Task to carry out
Reproduce all the entries exactly.

Object modeling scripts:
· · · · · · ·

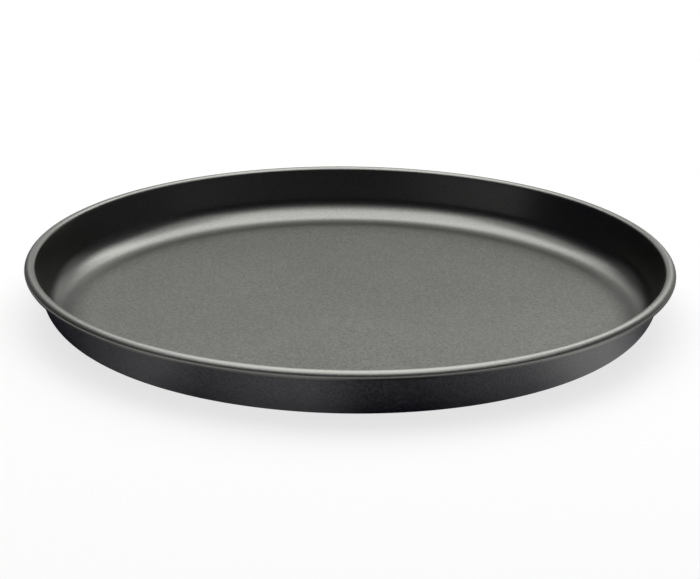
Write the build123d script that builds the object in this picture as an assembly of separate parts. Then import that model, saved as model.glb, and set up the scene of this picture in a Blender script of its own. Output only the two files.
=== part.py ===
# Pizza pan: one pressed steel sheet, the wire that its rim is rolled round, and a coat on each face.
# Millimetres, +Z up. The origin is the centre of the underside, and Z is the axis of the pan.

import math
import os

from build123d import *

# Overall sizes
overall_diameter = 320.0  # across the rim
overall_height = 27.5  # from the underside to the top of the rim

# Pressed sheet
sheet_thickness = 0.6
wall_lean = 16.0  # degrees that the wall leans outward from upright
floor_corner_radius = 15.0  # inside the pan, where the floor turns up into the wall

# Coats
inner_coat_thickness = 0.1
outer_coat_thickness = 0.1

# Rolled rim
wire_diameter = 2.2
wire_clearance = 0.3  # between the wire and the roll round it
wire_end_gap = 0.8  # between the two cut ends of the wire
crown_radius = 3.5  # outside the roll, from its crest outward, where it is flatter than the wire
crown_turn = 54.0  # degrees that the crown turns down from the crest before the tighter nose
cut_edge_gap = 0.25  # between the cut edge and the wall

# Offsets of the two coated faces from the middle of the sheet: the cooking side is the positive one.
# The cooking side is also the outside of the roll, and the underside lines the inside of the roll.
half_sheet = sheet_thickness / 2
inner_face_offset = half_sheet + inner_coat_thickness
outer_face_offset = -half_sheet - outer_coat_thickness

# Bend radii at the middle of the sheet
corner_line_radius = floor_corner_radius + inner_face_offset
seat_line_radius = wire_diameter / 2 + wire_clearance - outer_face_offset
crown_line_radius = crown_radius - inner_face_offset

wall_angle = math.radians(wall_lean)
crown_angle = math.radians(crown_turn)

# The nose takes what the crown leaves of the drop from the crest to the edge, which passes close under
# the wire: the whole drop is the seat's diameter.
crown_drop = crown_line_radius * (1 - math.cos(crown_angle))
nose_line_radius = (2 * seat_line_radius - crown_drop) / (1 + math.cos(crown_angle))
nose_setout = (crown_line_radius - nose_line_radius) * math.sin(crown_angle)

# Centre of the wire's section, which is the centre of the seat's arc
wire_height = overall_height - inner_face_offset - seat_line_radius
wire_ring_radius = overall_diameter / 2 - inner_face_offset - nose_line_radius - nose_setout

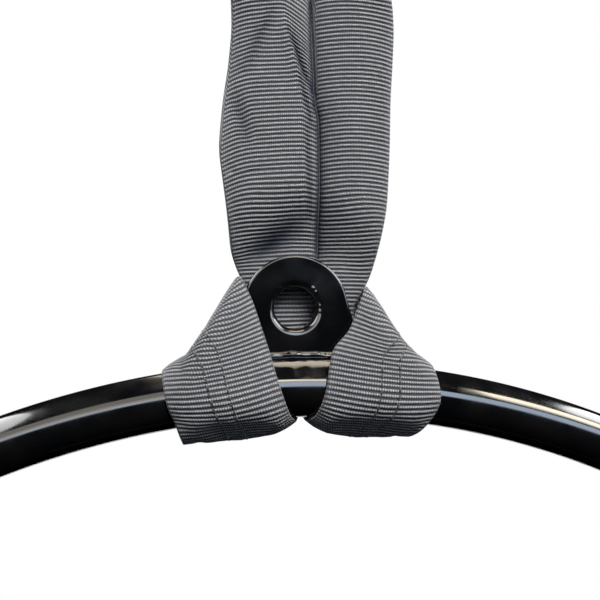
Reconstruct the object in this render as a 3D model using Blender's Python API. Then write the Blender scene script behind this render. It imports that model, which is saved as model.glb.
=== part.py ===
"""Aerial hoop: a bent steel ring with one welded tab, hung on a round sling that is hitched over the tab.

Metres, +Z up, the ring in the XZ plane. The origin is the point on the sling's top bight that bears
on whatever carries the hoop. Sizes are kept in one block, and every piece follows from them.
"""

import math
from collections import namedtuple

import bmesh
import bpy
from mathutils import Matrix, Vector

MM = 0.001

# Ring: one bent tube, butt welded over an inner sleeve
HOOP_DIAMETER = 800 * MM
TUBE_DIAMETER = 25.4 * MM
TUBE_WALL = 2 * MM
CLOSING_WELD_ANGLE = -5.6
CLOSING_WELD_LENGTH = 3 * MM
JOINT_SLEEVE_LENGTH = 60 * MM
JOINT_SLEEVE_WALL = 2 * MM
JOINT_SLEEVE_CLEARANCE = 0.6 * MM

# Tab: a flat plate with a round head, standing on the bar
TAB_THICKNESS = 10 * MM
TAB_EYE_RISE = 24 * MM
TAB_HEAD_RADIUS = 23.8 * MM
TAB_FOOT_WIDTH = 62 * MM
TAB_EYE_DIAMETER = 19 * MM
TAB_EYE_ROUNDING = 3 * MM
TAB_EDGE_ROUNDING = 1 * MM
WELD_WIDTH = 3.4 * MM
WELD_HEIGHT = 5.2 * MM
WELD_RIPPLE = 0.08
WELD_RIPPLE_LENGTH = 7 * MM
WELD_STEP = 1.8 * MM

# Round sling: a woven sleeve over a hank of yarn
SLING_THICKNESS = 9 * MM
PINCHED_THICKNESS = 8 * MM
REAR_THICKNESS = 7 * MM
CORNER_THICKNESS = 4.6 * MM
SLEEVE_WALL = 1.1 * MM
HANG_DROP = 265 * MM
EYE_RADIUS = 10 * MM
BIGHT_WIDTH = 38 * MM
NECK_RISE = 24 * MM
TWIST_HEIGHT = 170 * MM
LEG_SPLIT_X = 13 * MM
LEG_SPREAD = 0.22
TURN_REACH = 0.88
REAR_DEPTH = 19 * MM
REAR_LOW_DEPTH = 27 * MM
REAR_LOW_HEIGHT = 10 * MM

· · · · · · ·

Correct result
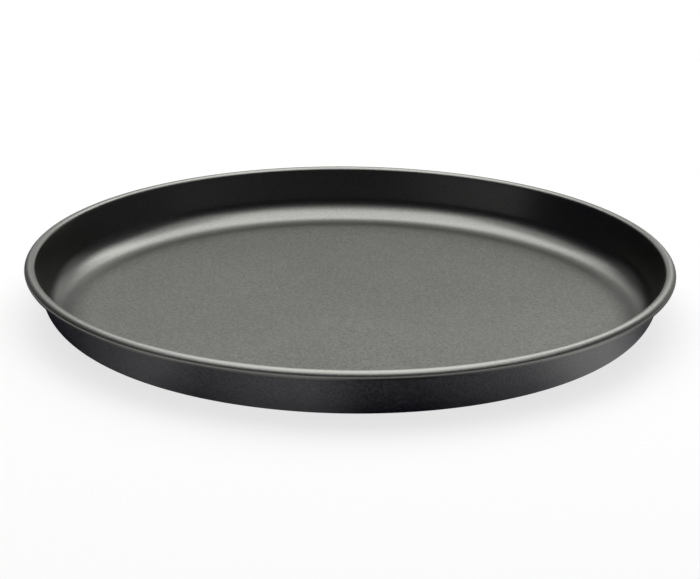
Write the build123d script that builds the object in this picture as an assembly of separate parts. Then import that model, saved as model.glb, and set up the scene of this picture in a Blender script of its own. Output only the two files.
=== part.py ===
# Pizza pan: one pressed steel sheet, the wire that its rim is rolled round, and a coat on each face.
# Millimetres, +Z up. The origin is the centre of the underside, and Z is the axis of the pan.

import math
import os

from build123d import *

# Overall sizes
overall_diameter = 320.0  # across the rim
overall_height = 27.5  # from the underside to the top of the rim

# Pressed sheet
sheet_thickness = 0.6
wall_lean = 16.0  # degrees that the wall leans outward from upright
floor_corner_radius = 15.0  # inside the pan, where the floor turns up into the wall

# Coats
inner_coat_thickness = 0.1
outer_coat_thickness = 0.1

# Rolled rim
wire_diameter = 2.2
wire_clearance = 0.3  # between the wire and the roll round it
wire_end_gap = 0.8  # between the two cut ends of the wire
crown_radius = 3.5  # outside the roll, from its crest outward, where it is flatter than the wire
crown_turn = 54.0  # degrees that the crown turns down from the crest before the tighter nose
cut_edge_gap = 0.25  # between the cut edge and the wall

# Offsets of the two coated faces from the middle of the sheet: the cooking side is the positive one.
# The cooking side is also the outside of the roll, and the underside lines the inside of the roll.
half_sheet = sheet_thickness / 2
inner_face_offset = half_sheet + inner_coat_thickness
outer_face_offset = -half_sheet - outer_coat_thickness

# Bend radii at the middle of the sheet
corner_line_radius = floor_corner_radius + inner_face_offset
seat_line_radius = wire_diameter / 2 + wire_clearance - outer_face_offset
crown_line_radius = crown_radius - inner_face_offset

wall_angle = math.radians(wall_lean)
crown_angle = math.radians(crown_turn)

# The nose takes what the crown leaves of the drop from the crest to the edge, which passes close under
# the wire: the whole drop is the seat's diameter.
crown_drop = crown_line_radius * (1 - math.cos(crown_angle))
nose_line_radius = (2 * seat_line_radius - crown_drop) / (1 + math.cos(crown_angle))
nose_setout = (crown_line_radius - nose_line_radius) * math.sin(crown_angle)

# Centre of the wire's section, which is the centre of the seat's arc
wire_height = overall_height - inner_face_offset - seat_line_radius
wire_ring_radius = overall_diameter / 2 - inner_face_offset - nose_line_radius - nose_setout

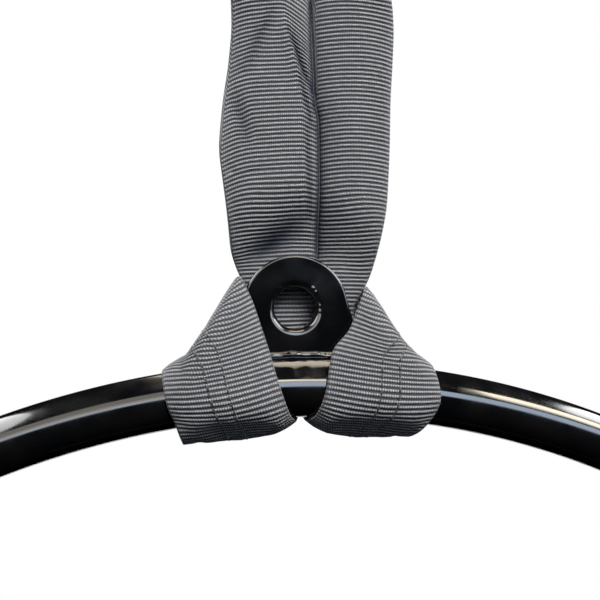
Reconstruct the object in this render as a 3D model using Blender's Python API. Then write the Blender scene script behind this render. It imports that model, which is saved as model.glb.
=== part.py ===
"""Aerial hoop: a bent steel ring with one welded tab, hung on a round sling that is hitched over the tab.

Metres, +Z up, the ring in the XZ plane. The origin is the point on the sling's top bight that bears
on whatever carries the hoop. Sizes are kept in one block, and every piece follows from them.
"""

import math
from collections import namedtuple

import bmesh
import bpy
from mathutils import Matrix, Vector

MM = 0.001

# Ring: one bent tube, butt welded over an inner sleeve
HOOP_DIAMETER = 800 * MM
TUBE_DIAMETER = 25.4 * MM
TUBE_WALL = 2 * MM
CLOSING_WELD_ANGLE = -5.6
CLOSING_WELD_LENGTH = 3 * MM
JOINT_SLEEVE_LENGTH = 60 * MM
JOINT_SLEEVE_WALL = 2 * MM
JOINT_SLEEVE_CLEARANCE = 0.6 * MM

# Tab: a flat plate with a round head, standing on the bar
TAB_THICKNESS = 10 * MM
TAB_EYE_RISE = 24 * MM
TAB_HEAD_RADIUS = 23.8 * MM
TAB_FOOT_WIDTH = 62 * MM
TAB_EYE_DIAMETER = 19 * MM
TAB_EYE_ROUNDING = 3 * MM
TAB_EDGE_ROUNDING = 1 * MM
WELD_WIDTH = 3.4 * MM
WELD_HEIGHT = 5.2 * MM
WELD_RIPPLE = 0.08
WELD_RIPPLE_LENGTH = 7 * MM
WELD_STEP = 1.8 * MM

# Round sling: a woven sleeve over a hank of yarn
SLING_THICKNESS = 9 * MM
PINCHED_THICKNESS = 8 * MM
REAR_THICKNESS = 7 * MM
CORNER_THICKNESS = 4.6 * MM
SLEEVE_WALL = 1.1 * MM
HANG_DROP = 265 * MM
EYE_RADIUS = 10 * MM
BIGHT_WIDTH = 38 * MM
NECK_RISE = 24 * MM
TWIST_HEIGHT = 170 * MM
LEG_SPLIT_X = 13 * MM
LEG_SPREAD = 0.22
TURN_REACH = 0.88
REAR_DEPTH = 19 * MM
REAR_LOW_DEPTH = 27 * MM
REAR_LOW_HEIGHT = 10 * MM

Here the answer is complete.